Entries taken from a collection
START

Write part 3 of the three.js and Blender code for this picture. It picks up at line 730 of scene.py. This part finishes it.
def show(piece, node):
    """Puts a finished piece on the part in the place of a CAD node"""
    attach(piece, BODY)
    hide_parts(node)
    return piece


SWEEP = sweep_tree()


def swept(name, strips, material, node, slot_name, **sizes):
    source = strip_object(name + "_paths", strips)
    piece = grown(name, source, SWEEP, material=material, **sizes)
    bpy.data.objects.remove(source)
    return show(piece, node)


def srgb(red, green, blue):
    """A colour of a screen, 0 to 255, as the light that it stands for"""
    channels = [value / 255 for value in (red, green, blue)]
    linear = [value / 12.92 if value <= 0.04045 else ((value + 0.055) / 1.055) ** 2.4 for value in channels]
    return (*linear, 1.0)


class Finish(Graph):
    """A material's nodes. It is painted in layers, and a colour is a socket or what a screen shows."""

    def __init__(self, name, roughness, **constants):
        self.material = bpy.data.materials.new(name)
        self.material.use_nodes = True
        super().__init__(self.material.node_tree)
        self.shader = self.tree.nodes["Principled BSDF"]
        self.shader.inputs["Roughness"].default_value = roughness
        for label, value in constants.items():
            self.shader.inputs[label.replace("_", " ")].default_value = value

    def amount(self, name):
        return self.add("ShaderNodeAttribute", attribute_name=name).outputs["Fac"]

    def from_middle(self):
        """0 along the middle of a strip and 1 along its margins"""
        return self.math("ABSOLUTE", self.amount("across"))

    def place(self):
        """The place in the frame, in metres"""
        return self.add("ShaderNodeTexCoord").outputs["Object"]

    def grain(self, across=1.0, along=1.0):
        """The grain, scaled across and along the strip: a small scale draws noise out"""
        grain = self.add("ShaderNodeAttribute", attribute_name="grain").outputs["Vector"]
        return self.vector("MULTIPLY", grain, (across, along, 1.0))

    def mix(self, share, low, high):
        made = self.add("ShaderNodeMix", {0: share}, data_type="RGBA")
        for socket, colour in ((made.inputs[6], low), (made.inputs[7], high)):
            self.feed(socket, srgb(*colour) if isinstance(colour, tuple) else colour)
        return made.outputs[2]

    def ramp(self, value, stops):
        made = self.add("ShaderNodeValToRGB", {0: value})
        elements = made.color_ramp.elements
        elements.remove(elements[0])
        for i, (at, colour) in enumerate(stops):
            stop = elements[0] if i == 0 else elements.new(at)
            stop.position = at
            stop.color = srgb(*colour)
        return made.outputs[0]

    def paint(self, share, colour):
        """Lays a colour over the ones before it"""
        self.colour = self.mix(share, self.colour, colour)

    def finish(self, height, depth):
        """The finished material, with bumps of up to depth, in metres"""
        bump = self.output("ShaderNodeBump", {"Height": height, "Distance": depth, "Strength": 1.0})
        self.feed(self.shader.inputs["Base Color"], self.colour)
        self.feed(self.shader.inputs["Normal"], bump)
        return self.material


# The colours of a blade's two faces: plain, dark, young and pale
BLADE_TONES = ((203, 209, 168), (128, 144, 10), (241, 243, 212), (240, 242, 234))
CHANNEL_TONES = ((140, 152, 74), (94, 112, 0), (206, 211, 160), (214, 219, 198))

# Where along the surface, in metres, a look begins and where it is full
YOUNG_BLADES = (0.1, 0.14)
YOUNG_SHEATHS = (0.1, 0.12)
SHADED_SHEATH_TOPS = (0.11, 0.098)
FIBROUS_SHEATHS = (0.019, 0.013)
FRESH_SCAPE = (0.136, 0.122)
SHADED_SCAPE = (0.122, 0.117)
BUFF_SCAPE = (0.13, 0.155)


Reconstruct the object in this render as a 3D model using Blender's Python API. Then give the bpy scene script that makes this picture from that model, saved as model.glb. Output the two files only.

END

## Work required
Each entry is to be returned in full, character for character.

## The completed task
Write part 3 of the three.js and Blender code for this picture. It picks up at line 730 of scene.py. This part finishes it.
def show(piece, node):
    """Puts a finished piece on the part in the place of a CAD node"""
    attach(piece, BODY)
    hide_parts(node)
    return piece


SWEEP = sweep_tree()


def swept(name, strips, material, node, slot_name, **sizes):
    source = strip_object(name + "_paths", strips)
    piece = grown(name, source, SWEEP, material=material, **sizes)
    bpy.data.objects.remove(source)
    return show(piece, node)


def srgb(red, green, blue):
    """A colour of a screen, 0 to 255, as the light that it stands for"""
    channels = [value / 255 for value in (red, green, blue)]
    linear = [value / 12.92 if value <= 0.04045 else ((value + 0.055) / 1.055) ** 2.4 for value in channels]
    return (*linear, 1.0)


class Finish(Graph):
    """A material's nodes. It is painted in layers, and a colour is a socket or what a screen shows."""

    def __init__(self, name, roughness, **constants):
        self.material = bpy.data.materials.new(name)
        self.material.use_nodes = True
        super().__init__(self.material.node_tree)
        self.shader = self.tree.nodes["Principled BSDF"]
        self.shader.inputs["Roughness"].default_value = roughness
        for label, value in constants.items():
            self.shader.inputs[label.replace("_", " ")].default_value = value

    def amount(self, name):
        return self.add("ShaderNodeAttribute", attribute_name=name).outputs["Fac"]

    def from_middle(self):
        """0 along the middle of a strip and 1 along its margins"""
        return self.math("ABSOLUTE", self.amount("across"))

    def place(self):
        """The place in the frame, in metres"""
        return self.add("ShaderNodeTexCoord").outputs["Object"]

    def grain(self, across=1.0, along=1.0):
        """The grain, scaled across and along the strip: a small scale draws noise out"""
        grain = self.add("ShaderNodeAttribute", attribute_name="grain").outputs["Vector"]
        return self.vector("MULTIPLY", grain, (across, along, 1.0))

    def mix(self, share, low, high):
        made = self.add("ShaderNodeMix", {0: share}, data_type="RGBA")
        for socket, colour in ((made.inputs[6], low), (made.inputs[7], high)):
            self.feed(socket, srgb(*colour) if isinstance(colour, tuple) else colour)
        return made.outputs[2]

    def ramp(self, value, stops):
        made = self.add("ShaderNodeValToRGB", {0: value})
        elements = made.color_ramp.elements
        elements.remove(elements[0])
        for i, (at, colour) in enumerate(stops):
            stop = elements[0] if i == 0 else elements.new(at)
            stop.position = at
            stop.color = srgb(*colour)
        return made.outputs[0]

    def paint(self, share, colour):
        """Lays a colour over the ones before it"""
        self.colour = self.mix(share, self.colour, colour)

    def finish(self, height, depth):
        """The finished material, with bumps of up to depth, in metres"""
        bump = self.output("ShaderNodeBump", {"Height": height, "Distance": depth, "Strength": 1.0})
        self.feed(self.shader.inputs["Base Color"], self.colour)
        self.feed(self.shader.inputs["Normal"], bump)
        return self.material


# The colours of a blade's two faces: plain, dark, young and pale
BLADE_TONES = ((203, 209, 168), (128, 144, 10), (241, 243, 212), (240, 242, 234))
CHANNEL_TONES = ((140, 152, 74), (94, 112, 0), (206, 211, 160), (214, 219, 198))

# Where along the surface, in metres, a look begins and where it is full
YOUNG_BLADES = (0.1, 0.14)
YOUNG_SHEATHS = (0.1, 0.12)
SHADED_SHEATH_TOPS = (0.11, 0.098)
FIBROUS_SHEATHS = (0.019, 0.013)
FRESH_SCAPE = (0.136, 0.122)
SHADED_SCAPE = (0.122, 0.117)
BUFF_SCAPE = (0.13, 0.155)


Reconstruct the object in this render as a 3D model using Blender's Python API. Then give the bpy scene script that makes this picture from that model, saved as model.glb. Output the two files only.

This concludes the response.